Rows from a dataset:
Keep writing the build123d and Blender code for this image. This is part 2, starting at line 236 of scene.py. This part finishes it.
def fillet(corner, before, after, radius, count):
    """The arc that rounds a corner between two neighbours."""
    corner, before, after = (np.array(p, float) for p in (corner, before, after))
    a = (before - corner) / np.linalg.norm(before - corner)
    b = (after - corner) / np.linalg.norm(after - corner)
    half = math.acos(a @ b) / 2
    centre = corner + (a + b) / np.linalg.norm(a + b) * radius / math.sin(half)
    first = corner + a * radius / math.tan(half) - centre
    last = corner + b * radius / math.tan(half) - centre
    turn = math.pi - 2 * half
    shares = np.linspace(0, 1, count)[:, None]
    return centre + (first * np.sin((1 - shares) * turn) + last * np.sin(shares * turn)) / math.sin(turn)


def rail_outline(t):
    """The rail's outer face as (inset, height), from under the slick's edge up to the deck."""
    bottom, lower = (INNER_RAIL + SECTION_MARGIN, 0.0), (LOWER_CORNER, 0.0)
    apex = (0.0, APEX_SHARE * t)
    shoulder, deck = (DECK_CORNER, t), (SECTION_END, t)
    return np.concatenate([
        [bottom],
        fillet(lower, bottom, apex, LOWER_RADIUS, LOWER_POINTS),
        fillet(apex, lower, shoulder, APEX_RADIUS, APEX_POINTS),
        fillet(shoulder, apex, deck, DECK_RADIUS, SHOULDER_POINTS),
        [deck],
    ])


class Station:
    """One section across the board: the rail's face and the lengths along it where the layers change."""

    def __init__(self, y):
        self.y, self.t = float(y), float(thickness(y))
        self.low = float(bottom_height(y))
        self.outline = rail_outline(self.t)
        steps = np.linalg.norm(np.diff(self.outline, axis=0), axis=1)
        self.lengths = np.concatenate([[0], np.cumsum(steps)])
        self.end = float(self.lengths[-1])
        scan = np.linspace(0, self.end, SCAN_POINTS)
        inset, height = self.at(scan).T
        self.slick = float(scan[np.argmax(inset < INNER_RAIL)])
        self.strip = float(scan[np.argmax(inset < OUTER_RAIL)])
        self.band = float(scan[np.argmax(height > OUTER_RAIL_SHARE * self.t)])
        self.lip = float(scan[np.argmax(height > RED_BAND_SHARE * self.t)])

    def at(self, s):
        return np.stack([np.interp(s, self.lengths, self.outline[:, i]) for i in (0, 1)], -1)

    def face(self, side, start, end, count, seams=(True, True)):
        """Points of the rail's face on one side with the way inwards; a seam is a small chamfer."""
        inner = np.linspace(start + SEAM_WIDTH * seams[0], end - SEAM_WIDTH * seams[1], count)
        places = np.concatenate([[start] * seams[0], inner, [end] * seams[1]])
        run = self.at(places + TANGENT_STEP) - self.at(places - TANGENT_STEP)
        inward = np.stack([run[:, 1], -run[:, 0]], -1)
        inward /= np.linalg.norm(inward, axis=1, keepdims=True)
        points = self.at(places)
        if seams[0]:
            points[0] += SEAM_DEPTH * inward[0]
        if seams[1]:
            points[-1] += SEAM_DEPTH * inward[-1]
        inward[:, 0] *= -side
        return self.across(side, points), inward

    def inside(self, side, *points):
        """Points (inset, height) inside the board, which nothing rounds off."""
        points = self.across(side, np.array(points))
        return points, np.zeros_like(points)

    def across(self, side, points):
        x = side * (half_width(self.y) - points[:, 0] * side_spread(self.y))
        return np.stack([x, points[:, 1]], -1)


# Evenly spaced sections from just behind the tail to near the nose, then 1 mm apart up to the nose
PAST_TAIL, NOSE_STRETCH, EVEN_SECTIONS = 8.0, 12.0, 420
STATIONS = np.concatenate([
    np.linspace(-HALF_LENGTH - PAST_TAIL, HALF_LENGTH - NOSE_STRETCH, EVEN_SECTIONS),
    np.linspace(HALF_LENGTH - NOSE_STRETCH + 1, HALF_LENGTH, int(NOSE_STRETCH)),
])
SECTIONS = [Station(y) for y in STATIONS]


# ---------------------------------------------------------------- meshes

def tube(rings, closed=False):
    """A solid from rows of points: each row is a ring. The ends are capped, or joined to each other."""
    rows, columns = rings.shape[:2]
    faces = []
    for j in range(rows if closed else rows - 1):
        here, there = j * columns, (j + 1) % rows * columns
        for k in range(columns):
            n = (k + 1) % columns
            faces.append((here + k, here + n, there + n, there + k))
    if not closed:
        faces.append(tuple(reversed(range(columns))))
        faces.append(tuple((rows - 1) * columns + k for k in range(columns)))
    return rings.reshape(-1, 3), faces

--

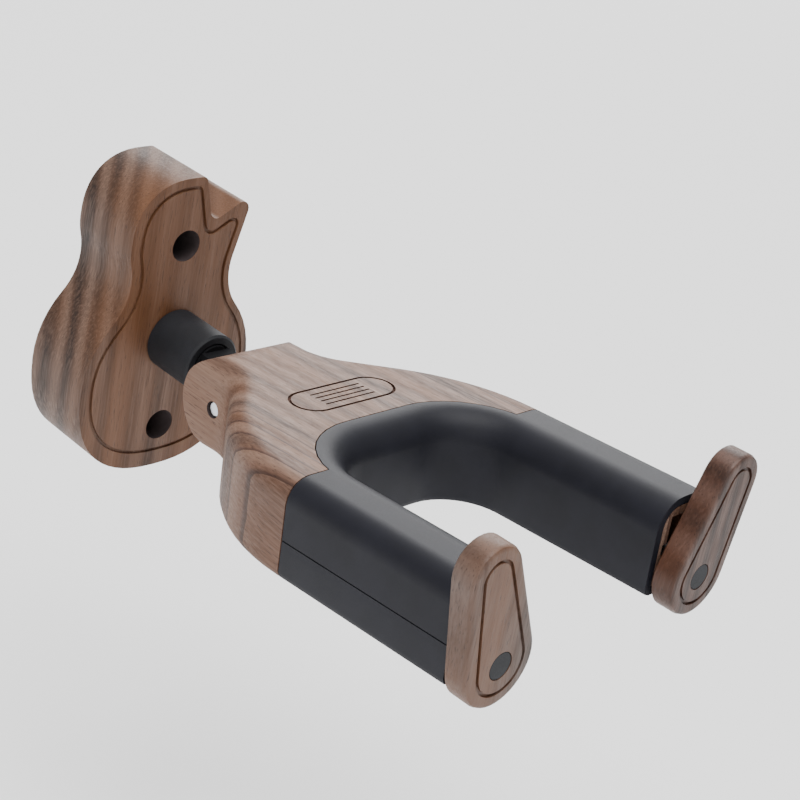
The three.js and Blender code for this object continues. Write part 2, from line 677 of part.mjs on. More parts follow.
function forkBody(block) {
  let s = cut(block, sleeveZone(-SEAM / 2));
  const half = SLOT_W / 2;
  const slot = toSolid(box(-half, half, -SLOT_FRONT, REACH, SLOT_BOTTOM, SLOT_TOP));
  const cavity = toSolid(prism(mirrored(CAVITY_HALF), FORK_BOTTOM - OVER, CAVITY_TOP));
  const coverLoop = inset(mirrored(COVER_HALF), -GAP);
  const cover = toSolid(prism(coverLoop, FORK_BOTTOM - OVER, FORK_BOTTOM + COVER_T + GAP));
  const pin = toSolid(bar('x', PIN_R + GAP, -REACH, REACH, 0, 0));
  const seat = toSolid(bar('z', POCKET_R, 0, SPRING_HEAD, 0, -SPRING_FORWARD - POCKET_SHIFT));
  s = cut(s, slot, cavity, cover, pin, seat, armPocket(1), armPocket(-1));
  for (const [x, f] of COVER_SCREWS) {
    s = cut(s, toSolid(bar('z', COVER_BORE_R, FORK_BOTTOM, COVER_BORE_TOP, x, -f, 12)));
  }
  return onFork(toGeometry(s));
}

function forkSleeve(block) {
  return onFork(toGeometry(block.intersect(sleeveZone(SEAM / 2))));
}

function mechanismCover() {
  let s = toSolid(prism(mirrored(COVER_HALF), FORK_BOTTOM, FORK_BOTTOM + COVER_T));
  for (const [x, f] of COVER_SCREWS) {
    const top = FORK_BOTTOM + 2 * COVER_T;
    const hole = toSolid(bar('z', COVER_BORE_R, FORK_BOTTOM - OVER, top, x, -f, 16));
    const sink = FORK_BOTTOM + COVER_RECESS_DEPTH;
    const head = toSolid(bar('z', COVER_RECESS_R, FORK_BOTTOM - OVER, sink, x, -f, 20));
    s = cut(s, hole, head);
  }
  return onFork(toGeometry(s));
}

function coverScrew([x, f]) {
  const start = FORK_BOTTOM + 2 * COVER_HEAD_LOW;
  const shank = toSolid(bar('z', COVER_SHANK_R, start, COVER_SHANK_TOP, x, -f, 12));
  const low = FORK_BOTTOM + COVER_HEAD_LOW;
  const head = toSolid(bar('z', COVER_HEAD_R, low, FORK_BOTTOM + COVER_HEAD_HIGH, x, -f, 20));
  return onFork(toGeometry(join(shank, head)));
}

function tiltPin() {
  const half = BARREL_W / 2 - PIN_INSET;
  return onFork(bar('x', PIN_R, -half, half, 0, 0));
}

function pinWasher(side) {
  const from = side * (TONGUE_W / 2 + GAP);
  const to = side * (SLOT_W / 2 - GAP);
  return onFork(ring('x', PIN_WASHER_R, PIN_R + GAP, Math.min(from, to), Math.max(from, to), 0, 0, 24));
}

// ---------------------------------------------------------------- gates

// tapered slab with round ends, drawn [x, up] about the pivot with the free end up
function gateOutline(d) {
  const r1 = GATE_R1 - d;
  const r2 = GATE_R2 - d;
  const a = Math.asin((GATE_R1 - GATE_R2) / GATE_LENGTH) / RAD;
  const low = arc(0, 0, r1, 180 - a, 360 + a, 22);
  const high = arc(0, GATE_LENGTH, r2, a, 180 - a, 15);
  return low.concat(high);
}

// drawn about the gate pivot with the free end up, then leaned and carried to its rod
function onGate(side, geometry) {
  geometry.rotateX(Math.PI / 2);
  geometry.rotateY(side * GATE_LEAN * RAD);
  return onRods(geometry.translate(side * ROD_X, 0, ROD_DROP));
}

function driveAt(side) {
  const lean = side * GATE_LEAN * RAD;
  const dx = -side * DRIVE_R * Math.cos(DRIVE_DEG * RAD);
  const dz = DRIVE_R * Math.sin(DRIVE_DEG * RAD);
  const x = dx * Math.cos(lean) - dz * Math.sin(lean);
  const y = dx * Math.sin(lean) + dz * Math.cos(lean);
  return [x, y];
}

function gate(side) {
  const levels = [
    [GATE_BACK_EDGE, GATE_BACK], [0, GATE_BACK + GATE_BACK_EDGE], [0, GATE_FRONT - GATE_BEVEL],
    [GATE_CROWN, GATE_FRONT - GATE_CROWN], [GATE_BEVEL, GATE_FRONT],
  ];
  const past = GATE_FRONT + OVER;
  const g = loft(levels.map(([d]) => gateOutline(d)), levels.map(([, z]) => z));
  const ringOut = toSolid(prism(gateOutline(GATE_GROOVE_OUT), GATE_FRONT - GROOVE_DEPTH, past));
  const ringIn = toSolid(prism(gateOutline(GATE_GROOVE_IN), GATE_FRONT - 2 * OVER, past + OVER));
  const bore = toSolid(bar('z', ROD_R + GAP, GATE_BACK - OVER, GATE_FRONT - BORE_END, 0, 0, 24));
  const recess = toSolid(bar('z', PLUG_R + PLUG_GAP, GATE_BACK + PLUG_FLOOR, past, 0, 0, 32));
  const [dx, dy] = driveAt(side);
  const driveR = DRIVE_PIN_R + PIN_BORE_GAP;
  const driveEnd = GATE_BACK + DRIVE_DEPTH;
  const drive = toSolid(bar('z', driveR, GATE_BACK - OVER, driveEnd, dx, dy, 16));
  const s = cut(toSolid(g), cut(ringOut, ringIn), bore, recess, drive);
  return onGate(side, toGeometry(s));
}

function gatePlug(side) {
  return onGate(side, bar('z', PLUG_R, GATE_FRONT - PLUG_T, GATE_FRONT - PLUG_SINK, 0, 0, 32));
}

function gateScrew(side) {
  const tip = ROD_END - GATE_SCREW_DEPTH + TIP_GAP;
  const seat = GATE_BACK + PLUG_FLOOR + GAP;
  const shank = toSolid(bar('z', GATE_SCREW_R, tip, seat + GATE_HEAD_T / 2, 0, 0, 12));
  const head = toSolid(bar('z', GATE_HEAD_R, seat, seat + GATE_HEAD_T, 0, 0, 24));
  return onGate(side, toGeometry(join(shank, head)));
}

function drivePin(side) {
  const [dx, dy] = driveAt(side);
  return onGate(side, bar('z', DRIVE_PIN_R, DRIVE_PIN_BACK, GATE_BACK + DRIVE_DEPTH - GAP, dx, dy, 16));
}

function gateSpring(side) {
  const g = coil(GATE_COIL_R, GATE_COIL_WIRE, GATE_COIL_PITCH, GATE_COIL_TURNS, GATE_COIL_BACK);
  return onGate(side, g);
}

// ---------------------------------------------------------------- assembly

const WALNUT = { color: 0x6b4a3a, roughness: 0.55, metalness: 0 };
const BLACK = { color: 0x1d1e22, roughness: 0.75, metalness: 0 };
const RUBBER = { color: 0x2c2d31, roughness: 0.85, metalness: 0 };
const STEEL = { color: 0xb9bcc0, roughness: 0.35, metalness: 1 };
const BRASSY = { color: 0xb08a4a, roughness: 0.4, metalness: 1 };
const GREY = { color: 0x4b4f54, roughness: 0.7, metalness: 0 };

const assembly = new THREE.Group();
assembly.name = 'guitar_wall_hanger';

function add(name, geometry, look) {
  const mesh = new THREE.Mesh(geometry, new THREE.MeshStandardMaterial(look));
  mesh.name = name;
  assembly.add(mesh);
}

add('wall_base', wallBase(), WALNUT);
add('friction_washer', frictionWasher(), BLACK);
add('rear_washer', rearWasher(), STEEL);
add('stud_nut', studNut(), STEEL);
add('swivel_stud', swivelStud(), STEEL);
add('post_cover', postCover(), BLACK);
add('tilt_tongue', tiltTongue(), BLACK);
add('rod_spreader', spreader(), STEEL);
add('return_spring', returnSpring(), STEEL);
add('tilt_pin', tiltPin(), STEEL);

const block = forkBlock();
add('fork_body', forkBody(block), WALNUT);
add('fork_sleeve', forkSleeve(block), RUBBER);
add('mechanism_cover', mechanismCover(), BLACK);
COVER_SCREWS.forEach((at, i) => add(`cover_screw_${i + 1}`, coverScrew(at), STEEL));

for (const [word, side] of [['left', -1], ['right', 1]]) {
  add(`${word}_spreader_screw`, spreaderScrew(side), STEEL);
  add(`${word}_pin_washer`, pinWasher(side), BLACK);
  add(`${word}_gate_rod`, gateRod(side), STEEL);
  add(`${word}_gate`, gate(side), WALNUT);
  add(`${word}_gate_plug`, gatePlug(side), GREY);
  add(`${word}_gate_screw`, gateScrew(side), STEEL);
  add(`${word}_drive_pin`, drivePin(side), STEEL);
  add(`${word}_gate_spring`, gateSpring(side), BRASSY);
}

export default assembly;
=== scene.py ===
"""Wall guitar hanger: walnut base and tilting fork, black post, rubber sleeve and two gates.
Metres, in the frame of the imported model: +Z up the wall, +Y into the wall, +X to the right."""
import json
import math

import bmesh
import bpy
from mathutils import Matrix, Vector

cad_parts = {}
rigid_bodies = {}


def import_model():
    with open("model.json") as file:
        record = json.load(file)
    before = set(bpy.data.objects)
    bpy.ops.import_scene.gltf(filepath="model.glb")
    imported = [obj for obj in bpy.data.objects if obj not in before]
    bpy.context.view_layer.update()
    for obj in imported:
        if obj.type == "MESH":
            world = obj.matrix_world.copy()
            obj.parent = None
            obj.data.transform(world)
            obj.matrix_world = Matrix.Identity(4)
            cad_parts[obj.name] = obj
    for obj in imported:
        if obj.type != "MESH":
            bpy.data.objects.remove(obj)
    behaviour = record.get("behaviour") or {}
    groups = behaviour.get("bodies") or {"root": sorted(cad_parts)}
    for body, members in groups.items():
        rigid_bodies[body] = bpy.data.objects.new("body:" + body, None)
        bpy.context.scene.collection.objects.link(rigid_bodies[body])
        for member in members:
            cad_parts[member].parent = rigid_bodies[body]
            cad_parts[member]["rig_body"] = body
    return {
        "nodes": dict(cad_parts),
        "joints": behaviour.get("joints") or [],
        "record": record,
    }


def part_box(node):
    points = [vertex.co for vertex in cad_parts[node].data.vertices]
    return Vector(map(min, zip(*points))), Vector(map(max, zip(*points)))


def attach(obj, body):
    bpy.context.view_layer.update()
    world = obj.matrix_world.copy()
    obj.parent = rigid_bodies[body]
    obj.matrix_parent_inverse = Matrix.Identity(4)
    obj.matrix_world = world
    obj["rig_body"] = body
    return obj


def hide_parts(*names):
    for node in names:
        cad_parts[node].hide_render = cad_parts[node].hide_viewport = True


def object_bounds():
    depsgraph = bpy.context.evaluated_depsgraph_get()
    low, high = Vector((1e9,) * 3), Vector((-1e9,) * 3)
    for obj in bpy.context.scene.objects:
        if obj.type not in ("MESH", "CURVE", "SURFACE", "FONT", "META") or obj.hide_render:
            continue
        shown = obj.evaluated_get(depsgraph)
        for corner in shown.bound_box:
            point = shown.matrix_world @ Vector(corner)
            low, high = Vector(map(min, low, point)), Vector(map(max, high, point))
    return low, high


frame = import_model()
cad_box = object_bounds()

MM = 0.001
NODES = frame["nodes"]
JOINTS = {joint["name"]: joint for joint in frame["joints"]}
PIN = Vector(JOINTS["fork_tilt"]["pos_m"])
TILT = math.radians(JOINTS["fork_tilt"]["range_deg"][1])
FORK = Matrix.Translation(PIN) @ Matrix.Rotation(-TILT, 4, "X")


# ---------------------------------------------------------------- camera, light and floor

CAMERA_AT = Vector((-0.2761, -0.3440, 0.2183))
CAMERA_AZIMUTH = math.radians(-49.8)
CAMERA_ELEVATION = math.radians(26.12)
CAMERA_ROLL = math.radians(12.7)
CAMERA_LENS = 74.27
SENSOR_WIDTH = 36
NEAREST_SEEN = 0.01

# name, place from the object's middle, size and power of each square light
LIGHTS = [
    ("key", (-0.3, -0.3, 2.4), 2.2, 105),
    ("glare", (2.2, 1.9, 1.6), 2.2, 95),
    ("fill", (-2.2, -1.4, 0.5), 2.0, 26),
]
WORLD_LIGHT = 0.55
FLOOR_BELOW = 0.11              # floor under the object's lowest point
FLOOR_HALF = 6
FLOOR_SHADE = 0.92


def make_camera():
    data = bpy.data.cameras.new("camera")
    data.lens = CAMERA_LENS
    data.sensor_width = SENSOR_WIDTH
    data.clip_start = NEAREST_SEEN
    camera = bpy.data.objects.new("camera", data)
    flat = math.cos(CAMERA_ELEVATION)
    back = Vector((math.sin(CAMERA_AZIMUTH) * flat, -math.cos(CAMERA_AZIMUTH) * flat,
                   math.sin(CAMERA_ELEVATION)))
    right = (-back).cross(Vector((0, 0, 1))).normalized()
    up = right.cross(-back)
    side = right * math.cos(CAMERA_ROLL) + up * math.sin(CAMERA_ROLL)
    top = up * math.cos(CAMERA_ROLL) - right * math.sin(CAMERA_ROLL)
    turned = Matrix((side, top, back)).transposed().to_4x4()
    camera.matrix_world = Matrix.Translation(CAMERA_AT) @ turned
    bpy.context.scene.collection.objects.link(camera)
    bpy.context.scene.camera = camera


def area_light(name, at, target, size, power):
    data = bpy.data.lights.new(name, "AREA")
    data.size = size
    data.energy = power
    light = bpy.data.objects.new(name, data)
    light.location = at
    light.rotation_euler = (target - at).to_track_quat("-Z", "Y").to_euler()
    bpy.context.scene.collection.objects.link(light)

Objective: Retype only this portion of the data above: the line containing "const block = forkBlock();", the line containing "obj.data.transform(world)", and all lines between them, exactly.

Expected answer:
const block = forkBlock();
add('fork_body', forkBody(block), WALNUT);
add('fork_sleeve', forkSleeve(block), RUBBER);
add('mechanism_cover', mechanismCover(), BLACK);
COVER_SCREWS.forEach((at, i) => add(`cover_screw_${i + 1}`, coverScrew(at), STEEL));

for (const [word, side] of [['left', -1], ['right', 1]]) {
  add(`${word}_spreader_screw`, spreaderScrew(side), STEEL);
  add(`${word}_pin_washer`, pinWasher(side), BLACK);
  add(`${word}_gate_rod`, gateRod(side), STEEL);
  add(`${word}_gate`, gate(side), WALNUT);
  add(`${word}_gate_plug`, gatePlug(side), GREY);
  add(`${word}_gate_screw`, gateScrew(side), STEEL);
  add(`${word}_drive_pin`, drivePin(side), STEEL);
  add(`${word}_gate_spring`, gateSpring(side), BRASSY);
}

export default assembly;
=== scene.py ===
"""Wall guitar hanger: walnut base and tilting fork, black post, rubber sleeve and two gates.
Metres, in the frame of the imported model: +Z up the wall, +Y into the wall, +X to the right."""
import json
import math

import bmesh
import bpy
from mathutils import Matrix, Vector

cad_parts = {}
rigid_bodies = {}


def import_model():
    with open("model.json") as file:
        record = json.load(file)
    before = set(bpy.data.objects)
    bpy.ops.import_scene.gltf(filepath="model.glb")
    imported = [obj for obj in bpy.data.objects if obj not in before]
    bpy.context.view_layer.update()
    for obj in imported:
        if obj.type == "MESH":
            world = obj.matrix_world.copy()
            obj.parent = None
            obj.data.transform(world)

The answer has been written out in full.